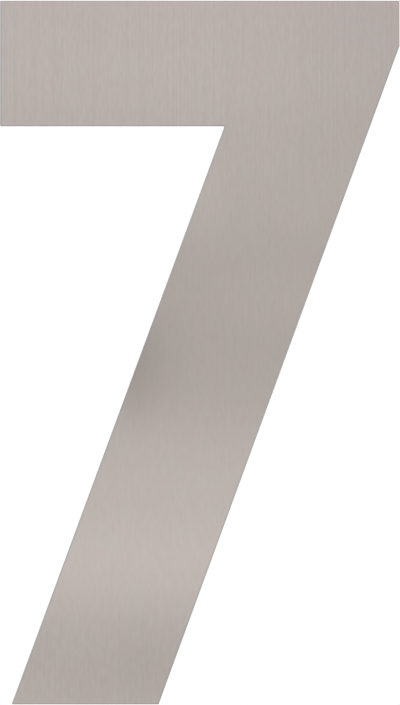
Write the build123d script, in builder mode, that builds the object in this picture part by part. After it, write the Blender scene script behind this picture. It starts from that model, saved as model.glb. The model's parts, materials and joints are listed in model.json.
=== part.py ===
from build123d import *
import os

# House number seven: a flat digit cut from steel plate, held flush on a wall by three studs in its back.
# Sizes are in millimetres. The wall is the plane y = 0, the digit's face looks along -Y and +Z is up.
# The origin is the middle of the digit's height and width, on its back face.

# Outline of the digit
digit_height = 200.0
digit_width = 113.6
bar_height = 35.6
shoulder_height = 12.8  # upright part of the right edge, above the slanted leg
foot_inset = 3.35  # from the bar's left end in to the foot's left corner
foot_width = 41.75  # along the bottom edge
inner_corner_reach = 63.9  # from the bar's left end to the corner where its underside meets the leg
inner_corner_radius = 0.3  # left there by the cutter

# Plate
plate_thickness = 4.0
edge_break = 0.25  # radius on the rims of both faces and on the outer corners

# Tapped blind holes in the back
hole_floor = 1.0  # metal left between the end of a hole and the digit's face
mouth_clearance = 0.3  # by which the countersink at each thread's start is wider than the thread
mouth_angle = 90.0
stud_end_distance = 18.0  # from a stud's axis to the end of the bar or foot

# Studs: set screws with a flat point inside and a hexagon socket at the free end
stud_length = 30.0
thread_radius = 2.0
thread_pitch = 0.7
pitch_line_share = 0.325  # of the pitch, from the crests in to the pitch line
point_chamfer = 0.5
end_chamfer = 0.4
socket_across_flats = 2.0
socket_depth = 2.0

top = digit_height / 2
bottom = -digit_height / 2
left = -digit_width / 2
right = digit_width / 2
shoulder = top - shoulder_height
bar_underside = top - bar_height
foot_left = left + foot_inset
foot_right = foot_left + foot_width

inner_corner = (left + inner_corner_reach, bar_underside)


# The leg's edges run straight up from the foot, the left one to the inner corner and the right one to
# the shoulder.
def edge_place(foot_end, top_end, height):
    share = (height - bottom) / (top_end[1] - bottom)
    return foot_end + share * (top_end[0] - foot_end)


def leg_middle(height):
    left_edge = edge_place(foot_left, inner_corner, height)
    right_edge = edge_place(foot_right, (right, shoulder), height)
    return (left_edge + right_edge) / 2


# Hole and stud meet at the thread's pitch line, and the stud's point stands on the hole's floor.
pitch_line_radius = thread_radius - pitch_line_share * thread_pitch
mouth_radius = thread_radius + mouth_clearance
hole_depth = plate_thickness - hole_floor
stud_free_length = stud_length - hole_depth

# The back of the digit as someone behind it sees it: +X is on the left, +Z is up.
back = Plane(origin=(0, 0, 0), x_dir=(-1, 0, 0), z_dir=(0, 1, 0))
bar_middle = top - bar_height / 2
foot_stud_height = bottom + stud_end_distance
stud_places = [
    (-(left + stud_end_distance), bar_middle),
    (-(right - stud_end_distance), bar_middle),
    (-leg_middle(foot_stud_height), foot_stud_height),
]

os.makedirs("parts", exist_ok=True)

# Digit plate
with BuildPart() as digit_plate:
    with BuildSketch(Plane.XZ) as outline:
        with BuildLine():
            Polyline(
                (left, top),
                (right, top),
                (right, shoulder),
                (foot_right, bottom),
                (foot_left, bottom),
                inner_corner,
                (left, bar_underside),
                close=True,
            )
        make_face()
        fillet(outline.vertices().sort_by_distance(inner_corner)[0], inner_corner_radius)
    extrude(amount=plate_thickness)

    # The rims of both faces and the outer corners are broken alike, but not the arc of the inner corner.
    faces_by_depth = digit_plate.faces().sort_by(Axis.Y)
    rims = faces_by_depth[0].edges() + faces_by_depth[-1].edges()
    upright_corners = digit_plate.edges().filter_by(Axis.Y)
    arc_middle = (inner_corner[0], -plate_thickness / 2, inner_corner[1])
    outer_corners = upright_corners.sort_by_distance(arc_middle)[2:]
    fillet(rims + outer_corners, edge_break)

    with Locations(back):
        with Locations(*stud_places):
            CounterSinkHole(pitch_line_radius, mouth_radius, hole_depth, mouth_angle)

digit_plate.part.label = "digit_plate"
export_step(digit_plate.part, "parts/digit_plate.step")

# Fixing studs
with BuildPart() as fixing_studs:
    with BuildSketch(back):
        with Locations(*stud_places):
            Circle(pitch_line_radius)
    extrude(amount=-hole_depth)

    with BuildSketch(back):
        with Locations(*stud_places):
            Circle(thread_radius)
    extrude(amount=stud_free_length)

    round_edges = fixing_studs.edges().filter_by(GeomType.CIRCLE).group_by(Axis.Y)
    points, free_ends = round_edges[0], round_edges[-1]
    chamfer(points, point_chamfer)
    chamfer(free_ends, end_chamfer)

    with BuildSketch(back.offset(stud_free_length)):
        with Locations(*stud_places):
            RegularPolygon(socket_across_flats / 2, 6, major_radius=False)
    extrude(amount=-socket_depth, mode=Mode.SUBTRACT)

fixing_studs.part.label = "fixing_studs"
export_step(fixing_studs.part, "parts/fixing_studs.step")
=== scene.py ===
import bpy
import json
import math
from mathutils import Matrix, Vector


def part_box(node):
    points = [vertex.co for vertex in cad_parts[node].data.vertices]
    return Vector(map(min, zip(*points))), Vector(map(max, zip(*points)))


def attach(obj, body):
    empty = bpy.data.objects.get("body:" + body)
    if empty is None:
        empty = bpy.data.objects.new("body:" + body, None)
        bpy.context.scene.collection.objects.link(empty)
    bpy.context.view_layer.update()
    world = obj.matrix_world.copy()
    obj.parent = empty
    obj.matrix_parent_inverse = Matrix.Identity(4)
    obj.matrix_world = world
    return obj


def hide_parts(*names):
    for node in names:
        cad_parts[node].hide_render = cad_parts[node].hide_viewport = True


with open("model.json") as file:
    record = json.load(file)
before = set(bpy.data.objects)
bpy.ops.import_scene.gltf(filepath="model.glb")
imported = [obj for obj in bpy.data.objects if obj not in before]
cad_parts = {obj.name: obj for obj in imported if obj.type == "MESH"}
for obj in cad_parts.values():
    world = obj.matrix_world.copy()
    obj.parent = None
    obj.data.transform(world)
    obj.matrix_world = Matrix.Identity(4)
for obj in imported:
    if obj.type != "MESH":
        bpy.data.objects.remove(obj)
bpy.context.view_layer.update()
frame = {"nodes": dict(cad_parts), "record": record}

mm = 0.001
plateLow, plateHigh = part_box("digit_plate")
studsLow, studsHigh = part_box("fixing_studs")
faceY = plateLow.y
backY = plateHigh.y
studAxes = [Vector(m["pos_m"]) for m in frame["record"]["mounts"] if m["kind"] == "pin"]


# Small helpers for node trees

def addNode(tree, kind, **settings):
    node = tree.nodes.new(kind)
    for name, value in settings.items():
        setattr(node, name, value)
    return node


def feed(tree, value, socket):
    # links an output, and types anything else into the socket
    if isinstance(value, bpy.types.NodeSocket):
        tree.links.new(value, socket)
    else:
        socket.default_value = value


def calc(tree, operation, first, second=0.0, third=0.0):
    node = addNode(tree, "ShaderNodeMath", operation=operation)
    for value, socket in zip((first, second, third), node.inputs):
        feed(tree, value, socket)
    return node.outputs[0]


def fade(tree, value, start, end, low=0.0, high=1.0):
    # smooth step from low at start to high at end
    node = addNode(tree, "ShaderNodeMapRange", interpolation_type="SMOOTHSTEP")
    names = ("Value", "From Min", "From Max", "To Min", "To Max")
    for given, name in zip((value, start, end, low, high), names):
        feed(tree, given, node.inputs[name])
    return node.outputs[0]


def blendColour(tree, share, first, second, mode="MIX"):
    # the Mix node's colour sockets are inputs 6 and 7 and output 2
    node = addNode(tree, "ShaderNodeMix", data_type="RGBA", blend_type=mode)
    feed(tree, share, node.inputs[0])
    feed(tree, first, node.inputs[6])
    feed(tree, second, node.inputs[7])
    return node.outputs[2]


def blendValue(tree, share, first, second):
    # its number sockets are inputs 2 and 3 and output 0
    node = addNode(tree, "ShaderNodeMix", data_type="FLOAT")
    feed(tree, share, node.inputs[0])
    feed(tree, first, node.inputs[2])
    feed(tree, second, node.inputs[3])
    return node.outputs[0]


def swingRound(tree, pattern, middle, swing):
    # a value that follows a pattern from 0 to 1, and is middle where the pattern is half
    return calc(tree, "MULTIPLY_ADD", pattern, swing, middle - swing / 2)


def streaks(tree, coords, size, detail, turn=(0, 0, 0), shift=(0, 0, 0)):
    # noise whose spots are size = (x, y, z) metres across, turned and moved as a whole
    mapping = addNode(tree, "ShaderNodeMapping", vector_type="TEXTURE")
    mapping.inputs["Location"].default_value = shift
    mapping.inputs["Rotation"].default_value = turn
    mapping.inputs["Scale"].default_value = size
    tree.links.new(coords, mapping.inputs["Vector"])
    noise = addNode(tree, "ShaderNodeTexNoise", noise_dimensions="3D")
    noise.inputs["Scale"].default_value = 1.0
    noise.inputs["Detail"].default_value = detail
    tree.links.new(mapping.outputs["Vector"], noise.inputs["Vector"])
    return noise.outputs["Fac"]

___

THE EXERCISE: Each line from the line with "# Fixing studs" to the line with "bpy.data.objects.remove(obj)" is to be echoed exactly; both boundary lines are included, and nothing else is to be output.

OUTPUT FOR THIS EXERCISE:
# Fixing studs
with BuildPart() as fixing_studs:
    with BuildSketch(back):
        with Locations(*stud_places):
            Circle(pitch_line_radius)
    extrude(amount=-hole_depth)

    with BuildSketch(back):
        with Locations(*stud_places):
            Circle(thread_radius)
    extrude(amount=stud_free_length)

    round_edges = fixing_studs.edges().filter_by(GeomType.CIRCLE).group_by(Axis.Y)
    points, free_ends = round_edges[0], round_edges[-1]
    chamfer(points, point_chamfer)
    chamfer(free_ends, end_chamfer)

    with BuildSketch(back.offset(stud_free_length)):
        with Locations(*stud_places):
            RegularPolygon(socket_across_flats / 2, 6, major_radius=False)
    extrude(amount=-socket_depth, mode=Mode.SUBTRACT)

fixing_studs.part.label = "fixing_studs"
export_step(fixing_studs.part, "parts/fixing_studs.step")
=== scene.py ===
import bpy
import json
import math
from mathutils import Matrix, Vector


def part_box(node):
    points = [vertex.co for vertex in cad_parts[node].data.vertices]
    return Vector(map(min, zip(*points))), Vector(map(max, zip(*points)))


def attach(obj, body):
    empty = bpy.data.objects.get("body:" + body)
    if empty is None:
        empty = bpy.data.objects.new("body:" + body, None)
        bpy.context.scene.collection.objects.link(empty)
    bpy.context.view_layer.update()
    world = obj.matrix_world.copy()
    obj.parent = empty
    obj.matrix_parent_inverse = Matrix.Identity(4)
    obj.matrix_world = world
    return obj


def hide_parts(*names):
    for node in names:
        cad_parts[node].hide_render = cad_parts[node].hide_viewport = True


with open("model.json") as file:
    record = json.load(file)
before = set(bpy.data.objects)
bpy.ops.import_scene.gltf(filepath="model.glb")
imported = [obj for obj in bpy.data.objects if obj not in before]
cad_parts = {obj.name: obj for obj in imported if obj.type == "MESH"}
for obj in cad_parts.values():
    world = obj.matrix_world.copy()
    obj.parent = None
    obj.data.transform(world)
    obj.matrix_world = Matrix.Identity(4)
for obj in imported:
    if obj.type != "MESH":
        bpy.data.objects.remove(obj)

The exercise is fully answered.